Hi there, Jessy. Thanks for the feedback. We really appreciate hearing a variety of perspectives. To respond to your points simply, what you describe is just not what we would want as musicians, and we're pretty sure it's not what would appeal to most players. At some point, from what you describe, it would be easier to just hook in to a computer. We are excited about producing something that colors the true tone of the guitar, and is easy to use, flexible, and doesn't involve lugging a bunch of gear around or having stuff hanging out of the guitar.

Dialtone knobs will have tick marks or a similar indictator system (we're experimenting with a few different options) so it will have points of reference, but the dials will not lock into place. To give you a quick inside scoop, we actually do have the locking option with the potentiometers we evaluated, but we're pretty sure that we'll decide against it because we don't want the knobs to feel restricted or locked in to certain settings. With free form knobs, the guitar play can effortlessly change tones to any degree at any time.

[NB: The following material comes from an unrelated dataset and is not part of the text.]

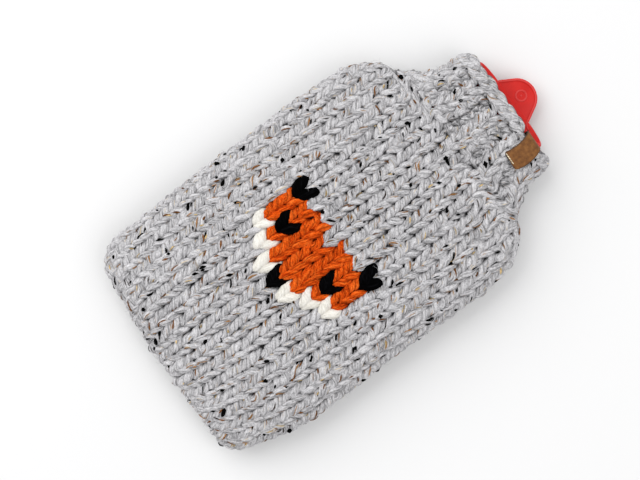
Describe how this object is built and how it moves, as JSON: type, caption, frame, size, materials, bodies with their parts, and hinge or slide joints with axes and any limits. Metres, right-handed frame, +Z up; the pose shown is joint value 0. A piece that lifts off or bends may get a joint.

If you have any further questions, concerns, or suggestions, please don't hesitate to contact us using the information our website. We are trying our best to ensure the information out there about Dialtone Pickups is complete and accurate, but there is no easy way to monitor comments posted on various sites not belonging to us. Please know that we are listening and always happy to help!

Andrew Shultz & Tory Taylor, Dialtone Pickups

Dialtone Pickups

So, I educated myself a little more about parametric EQs('cause I ain't a know-it-all), and I'd like to share some information with you that sheds light on the Dialtones. I should say upfront that this is GENERAL information and may NOT be completely accurate in describing these pickups. The video link above contains useful info up to the 6:45 mark. It's a nice coincidence that he uses electric guitar as his source signal. The Q and Frequency knobs he adjusts correspond to the two knobs on a Dialtone, while the Gain knob is akin to the Tone knob on your guitar. Take note that the notch filter he shows should be ignored, as it doesn't apply here. Also, the shape of the response curve on his graph is not the response of a guitar pickup. Rather, it shows how he is changing the frequency content of the input signal, be it guitar, trumpet, pink noise or whatever.

For the shape of a pickup's response, consult Figure 4 in this next link: Figure 14 approximates how the guitar's Tone control affects a pickup's response. Lastly, Figures 8 & 15 relate to the Dialtone's Frequency knob.

I imagine as more information comes out, the relevance of this primer(or lack of) will become clearer. I'm also guessing that Dialtone will put out another video in time for their Kickstarter campaign - one with a true guided tour of what this puppy is capable of! We shall see.


I wouldn't mind trying one out, but i play 7 string guitar, and usually companies don't make stuff for them to soon if ever. It seems the knob is in the a bad spot for a person that likes to palm mute a lot like myself. Wouldn't palm muting cause that knob to move. Sure wished my tone knob had some way of knowing exactly what position your exactly.